I think you didnt read overflow section of editorial carefully.

Let me illustrate it with an example :slight_smile:

Say, I got-

 int a=100000;
int b=100000;
long long c=a*b;

a*b will be equal to {10}^{10}, but since both a and b are int, the reuslt will also be stored in int type, and then the overflowed result will be stored in c.

oooh. Nooooo… Thanks btw…

xD. I am glad you got AC then :slight_smile:

Thank you :slight_smile:

1 Like

count function is linear w.r.t. frequency of number. Imagine if each number is present. That, combined with LogN factor from map can be a reason. Why not try replacing this count by frequency array? Let me know of the results.

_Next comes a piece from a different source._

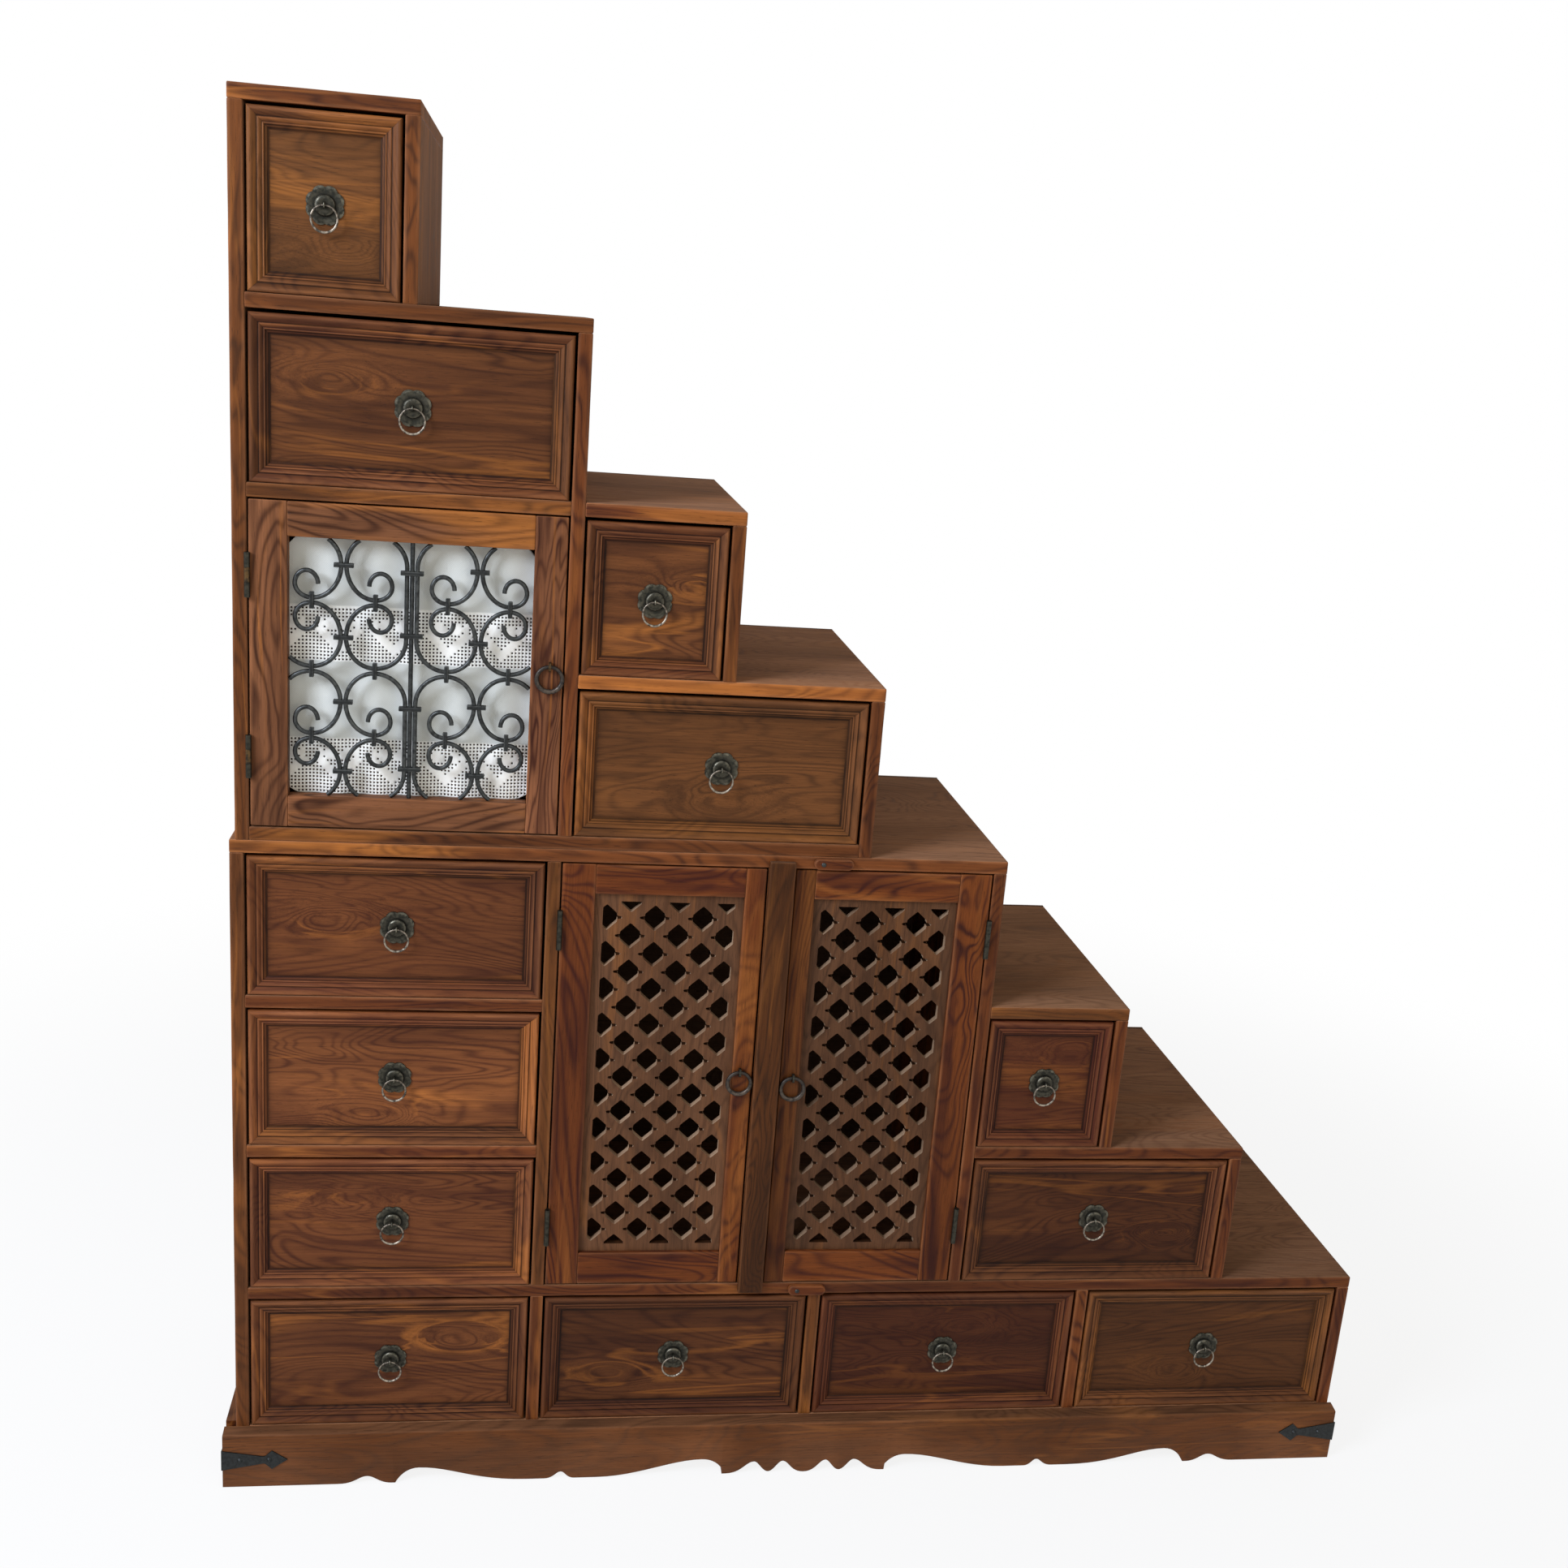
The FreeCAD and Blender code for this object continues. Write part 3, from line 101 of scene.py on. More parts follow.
# Plinth: its heights in millimetres, and its lower edge from the middle as shares of the half length and of
# the rise, with the level runs before and after each point
PLINTH_TOP, SEAT_TOP, SCALLOP_RISE = 83, 66, 24.5
SCALLOP_SHARES = np.array((
    (0, 0, 0, 0.6), (0.039, 0.76, 0.3, 0.3), (0.064, 0.08, 0.4, 0.4), (0.09, 0.76, 0.3, 0.3),
    (0.141, 0, 0.6, 0), (0.147, 0, 0, 0), (0.148, 0.41, 0, 0.05), (0.184, 1, 0.7, 0.3),
    (0.369, 0, 0.4, 0), (0.407, 0, 0, 0.6), (0.431, 0.43, 0.3, 0.3), (0.46, 0, 0.6, 0),
    (0.49, 0, 0, 0.5), (0.674, 0.94, 0.3, 0.7), (0.7135, 0, 0, 0), (0.72, 0, 0, 0.5),
    (0.761, 0.47, 0.3, 0.3), (0.81, 0, 0.6, 0),
))

# Lattice in millimetres: the hole's half sizes, the pitch across and up, the first hole's place in pitches,
# the solid border, the least width of a cut hole, and a quarter of the hole from its right point to its top
# in shares of the half sizes
HOLE_HALVES, COLUMN_PITCH, ROW_PITCH, FIRST_COLUMN = (18.8, 17.3), 62, 24.9, 0.26
LATTICE_ROWS, LATTICE_COLUMNS, LATTICE_BORDER, LEAST_HOLE = 21, 3, 11, 0.6
HOLE_SHARES = ((1.05, 0), (1.04, 0.05), (0.99, 0.09), (0.87, 0.11), (0.74, 0.13), (0.7, 0.16), (0.69, 0.31),
               (0.67, 0.355), (0.4, 0.635), (0.11, 0.92), (0.05, 0.97), (0, 1))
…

@vijju123 Thank you.I have added freq array to count the frequency of a number without using multiset g as earlier but this time i am getting WA instead of TLE.Can you please check what is missing.


What if f<0? It can surely arise if 2*b[i]<b[j]

Take case-

-1000 5 5 -1000 0

and see if value of f goes to negative. If it does, then its undefined behavior which is causing WA.

Its an advanced topic which requires a very good grasp over mathematical topics like FFT etc. I purposefully didnt went too deep there lest it would confuse you. Try to have a grasp on the pre-requisites first.

Perhaps true. I dont know much about python, but of course you dont need to go into all the proof etc. of FFT. Just need to know what it does and how to use it/adapt it to the problems :slight_smile:

1 Like

AC code: CodeChef: Practical coding for everyone
WA code: CodeChef: Practical coding for everyone
Approach is similar to editorial. the only difference between the WA and AC code is the size of frequency array, in AC code it is 20001 and in WA code it is 2001.
please ,explain the reason behind this.
thanks in advance